Daniele Biacchessi
Editori Riuniti 1998
Mercoledì 17 maggio 1972. Ore 7, 30. Milano si alza con la sveglia puntata, alla stessa ora, quella di sempre.
La radio parla di traffico intenso sulla tangenziale, di qualche incidente in città.
Il terreno è scivoloso, si prevedono pioggia e grandine in mattinata.
Lo speaker racconta le notizie del giorno: un operaio di Dalmine che cade da un’impalcatura, la visita di Nixon a Mosca, l’isolamento da Huè, in Vietnam, della base americana di Danang, lo sciopero di trecentomila statali. Siamo nel mezzo di una settimana come tante.
I taxisti si recano alla solita fila in Stazione Centrale, portano uomini di affari negli aeroporti, borse zeppe di carte, agende, appuntamenti.
C’è la metropolitana stracarica di persone, la linea 1, quella che va da Sesto San Giovanni a Lotto. I filobus 90 e 91, che percorrono la circonvallazione esterna, sono presi d’assalto.
Corrono in ogni direzione, ognuno per la propria strada.
Vanno via, veloci con le mani ficcate in tasca, il bavero alzato e il giornale tra le braccia.
Poi consumano le colazioni in fretta, un cappuccino, una pasta, il biglietto del tram.
Alle 9 i mezzi pubblici sono già vuoti. Milano è ormai dentro alle fabbriche .
Si sente il respiro affannoso degli altoforni di Sesto, i torni e le frese della Falck, il carico e lo scarico dei camion della Pirelli Bicocca, i rumori metallici della Breda.
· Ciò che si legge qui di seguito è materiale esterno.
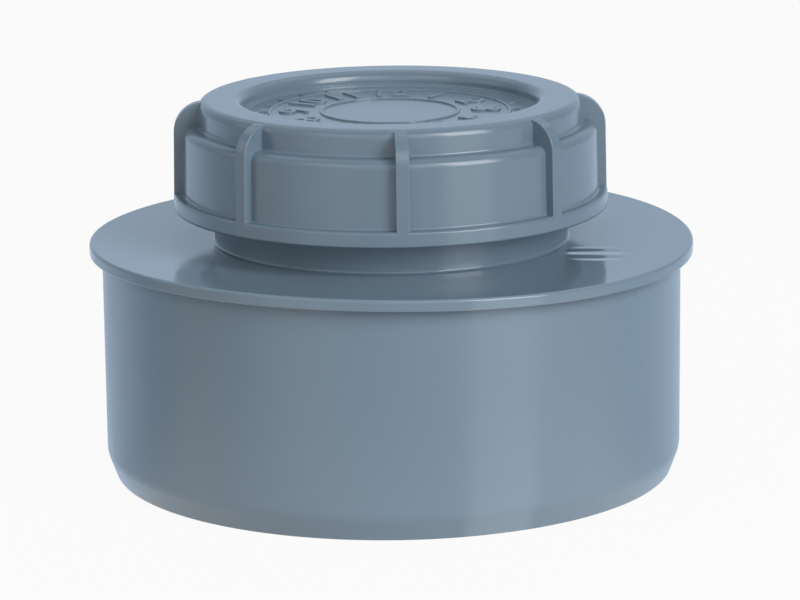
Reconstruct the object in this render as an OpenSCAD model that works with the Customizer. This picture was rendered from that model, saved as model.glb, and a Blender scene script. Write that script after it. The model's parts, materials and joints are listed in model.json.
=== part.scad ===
/* [Spigot] */
// Outside diameter of the spigot, the nominal size of the pipe
spigot_d = 90; // [80:0.5:125]
// Height of the spigot, from its open end to the underside of the flange
spigot_h = 35; // [20:0.2:60]
// Wall of the spigot
spigot_wall = 2.7; // [2:0.1:4]
// Height of the lead-in chamfer at the open end
lead_h = 3.7; // [1:0.1:6]
// Depth of the lead-in chamfer, measured on the radius
lead_in = 1.35; // [0.4:0.05:1.5]
// Rounding where the lead-in chamfer meets the spigot's side
lead_round = 4; // [0.5:0.5:6]
// Rounding of the open end's two edges
lip_round = 0.3; // [0.1:0.05:0.5]

/* [Flange] */
// How far the flange stands out past the spigot, on the radius
flange_overhang = 1.95; // [1:0.05:6]
// Thickness of the flange at its rim
flange_t = 1.8; // [1.2:0.1:3]
// Rounding of the flange's upper edge
flange_round = 0.7; // [0.3:0.05:1.1]
// Rounding of the flange's lower edge
flange_low_round = 0.25; // [0.1:0.05:0.3]
// How far the flange's top sinks on its way from the rim to the neck
flange_dish = 0.4; // [0:0.05:0.6]
// Thickness of the plate that closes the spigot round the neck, where it meets the neck
plate_t = 2.2; // [1.8:0.1:4]
// Fillet inside the spigot, where its wall meets the plate
inner_fillet = 2; // [0.5:0.1:4]

/* [Neck] */
// Outside diameter of the plain neck, which is the root of its thread
neck_d = 55; // [50:0.1:58]
// Wall of the neck
neck_wall = 2.6; // [2.5:0.1:3.5]
// Free height of the neck between the flange and the closed cap
neck_gap = 4.8; // [3:0.1:12]
// Fillet where the neck stands on the flange
neck_fillet = 0.4; // [0.1:0.05:0.8]
// Width of the level rim that presses on the seal
nose_w = 1.5; // [1:0.1:1.6]
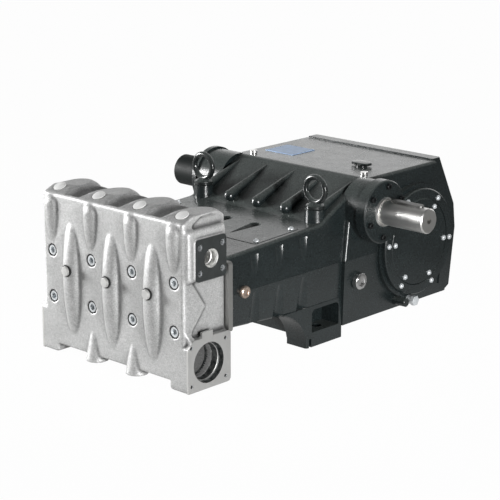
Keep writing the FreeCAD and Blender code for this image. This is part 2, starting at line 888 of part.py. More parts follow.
def port_blocks(side, word):
    """The suction flange and the discharge boss with its plate at one end."""
    start = f"{side} * (port_half_width - suction_block_length / 2) - suction_block_length / 2"
    flange = block(
        f"suction_flange_{word}", "suction_block_length", "suction_flange_long",
        "suction_flange_high", start, "-head_front", "suction_height - suction_flange_high / 2",
    )
    top = worth("suction_flange_high")
    rear = worth("suction_flange_long")
    dress(flange, "Chamfer", "suction_corner",
          lambda e: runs_along(e, "X") and near(e, y=0, z=top))
    dress(flange, "Fillet", "suction_round", lambda e: runs_along(e, "X") and near(e, y=rear))
    inner = 0 if side > 0 else worth("suction_block_length")
    dress(flange, "Fillet", "suction_edge_round",
          lambda e: runs_along(e, "Y") and near(e, x=inner, z=0))
    tab = box(
        f"suction_tab_{word}", "suction_block_length", "suction_tab_rear - suction_tab_front",
        "2 * suction_tab_rise", start, "-head_front + suction_tab_front",
        "suction_height + suction_flange_high / 2 - suction_tab_rise",
    )
    boss_width = "(port_half_width - discharge_plate_stand - head_half_width + suction_block_length)"
    boss = block(
        f"discharge_boss_{word}", boss_width,
        "discharge_boss_rear - discharge_boss_front", "discharge_boss_high - discharge_boss_low",
        f"{side} * (port_half_width - discharge_plate_stand - {boss_width} / 2) - {boss_width} / 2",
        "-head_front + discharge_boss_front", "discharge_boss_low",
    )
    face = worth(boss_width) if side > 0 else 0
    dress(boss, "Fillet", "discharge_boss_round",
          lambda e: runs_along(e, "X") or near(e, x=face))
    plate = block(
        f"discharge_plate_{word}", "2 * discharge_plate_stand",
        "discharge_plate_long", "discharge_plate_high",
        f"{side} * (port_half_width - discharge_plate_stand) - discharge_plate_stand",
        "-head_front + discharge_setback - discharge_plate_long / 2",
        "discharge_height - discharge_plate_high / 2",
    )
    dress(plate, "Fillet", "discharge_plate_round", lambda e: runs_along(e, "X"))
    return flange, tab, boss, plate, shoulder(side, word)


def shoulder(side, word):
    """A sloping shoulder from the head's side down to the suction flange."""
    wall = "head_half_width - 2 * cheek_depth"
    top = "suction_height + suction_flange_high / 2"
    corners = [
        (f"{side} * ({wall})", f"{top} - suction_corner"),
        (f"{side} * port_half_width", f"{top} - suction_corner"),
        (f"{side} * port_half_width", f"{top} - suction_corner / 2"),
        (f"{side} * head_half_width", f"{top} + shoulder_rise"),
        (f"{side} * ({wall})", f"{top} + shoulder_rise"),
    ]
    body = slab(f"shoulder_{word}", "XZ_Plane", corners, "suction_corner", symmetric=False)
    body.Tip.Reversed = True
    return bind(body, y="-head_front + head_edge_round")


def flange_hole(port, side, word, number):
    """One threaded hole of a port's flange, square into its face."""
    dy = "-" if number % 2 else "+"
    dz = "-" if number // 2 else "+"
    return cylinder(
        f"{port}_hole_{word}_{number}", f"{port}_hole_radius", f"{port}_hole_depth",
        f"{side} * (port_half_width - {port}_hole_depth / 2) - {port}_hole_depth / 2",
        f"-head_front + {port}_setback {dy} {port}_hole_long / 2",
        f"{port}_height {dz} {port}_hole_high / 2", "X",
    )


def cheek_pocket(side, word):
    """The head's side lies back a little behind an arrow-shaped front strip."""
    corners = [
        ("-head_front + cheek_strip", "cheek_bend"),
        ("-head_front + cheek_strip", "cheek_upper"),
        ("-head_front + cheek_neck_run", "cheek_upper + cheek_neck_rise"),
        ("-head_front + cheek_crest_run", "cheek_top - cheek_crest_drop"),
        ("-head_front + cheek_level_run", "cheek_top"),
        ("-head_front + head_depth + 1", "cheek_top - cheek_rear_drop"),
        ("-head_front + head_depth + 1", "head_bottom - 2"),
        ("-head_front + head_edge_round", "head_bottom - 2"),
        ("-head_front + head_edge_round", "cheek_low"),
        ("-head_front + cheek_apex_setback", "cheek_apex_height"),
    ]
    blade = slab(f"cheek_blade_{word}", "YZ_Plane", corners, "2 * cheek_depth")
    bind(blade, x=f"{side} * head_half_width")
    kept = fuse(f"cheek_kept_{word}", *[
        box(
            f"cheek_{port}_{word}", "4 * cheek_depth",
            f"{port}_guard_long", f"{port}_guard_high",
            f"{side} * head_half_width - 2 * cheek_depth",
            f"-head_front + {port}_guard_front", f"{port}_guard_low",
        )
        for port in ("suction", "discharge")
    ])
    return cut(f"cheek_pocket_{word}", blade, kept)


def build_head_fittings():
    for i in range(3):
        node(turned(f"front_plug_{i + 1}_turned", [
            ("0", "0"),
            ("0", "plug_radius"),
            ("plug_stand - plug_bevel", "plug_radius"),
            ("plug_stand", "plug_radius - plug_bevel"),
            ("plug_stand", "0"),
        ], x=f"({i} - 1) * column_pitch", y="-head_front - bulge_stand",
            z="axis_height + plug_rise"), f"front_plug_{i + 1}")
        nodes[-1].Placement.Rotation = Rotation(Vector(0, 0, 1), -90)
    plate = block(
        "packing_plate_body", "2 * plate_half_width", "plate_depth", "2 * plate_half_height",
        "-plate_half_width", "-(head_front - head_depth)",
        "axis_height - plate_half_height",
    )
    node(dress(plate, "Fillet", "plate_corner", lambda e: runs_along(e, "Y")), "packing_plate")


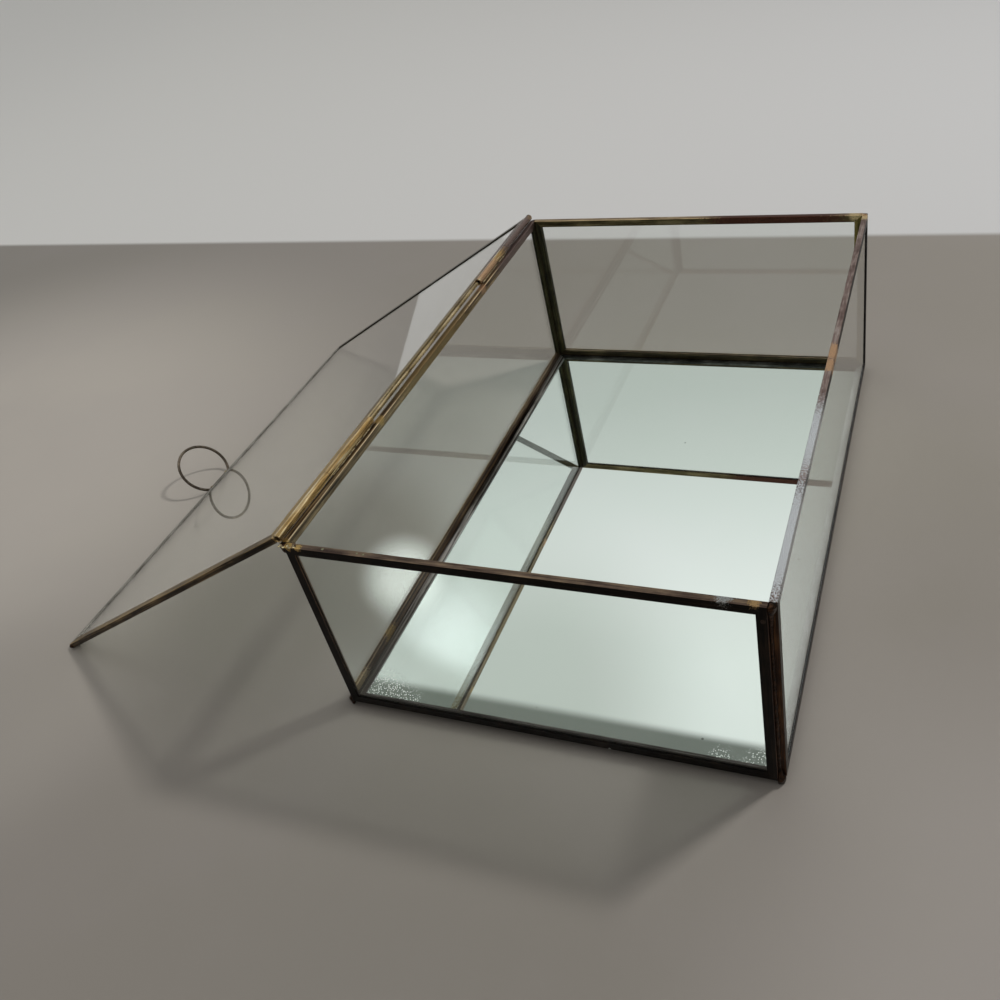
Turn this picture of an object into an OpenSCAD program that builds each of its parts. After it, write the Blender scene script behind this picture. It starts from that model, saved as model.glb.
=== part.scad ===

Anche i telefoni degli uffici del centro iniziano a squillare. Sono le 9, 15.
Un suono acuto: è il ricevitore della centrale operativa di via Fatebenefratelli, sede della Questura.
La voce, lontana e metallica, giunge dalla radio di un equipaggio della squadra volante della polizia.
“C’è un uomo ferito da colpi di pistola in via Cherubini” – dice concitato – “bisogna trasportarlo all’Ospedale San Carlo”. Alla Centrale chiedono spiegazioni, fatti, nomi.
“E’ il commissario Luigi Calabresi, ferito da colpi di pistola, sta sanguinando dal capo, chiamate altre vetture, che arrivino subito, fate presto, non si può perdere un attimo”.
La Centrale Operativa da l’allarme ma ormai è troppo tardi.
I poliziotti che giungono in via Cherubini 6 trovano un uomo privo di sensi, ricurvo, col volto sporco di sangue, le punte dei piedi e le ginocchia appoggiate al suolo, il braccio sinistro piegato sotto il petto e la spalla inclinata verso terra.
Il commissario Calabresi cade tra la sua 500 rossa e una Opel Kadett, parcheggiate con la parte anteriore accostata allo spartitraffico.
“Mandateci un’autoambulanza, fate presto”- strilla l’agente dalla radio – “forse si riesce a salvare”. Passano pochi minuti e il ferito viene trasportato al San Carlo da un auto della Croce Bianca.
Dentro ci sono i lettighieri Zamproni e Bassi.
Calabresi muore alle 9, 47 mentre l’ infermiere Monteleone e la dottoressa Rosaria Crapis tentano la rianimazione con la bombola d’ossigeno.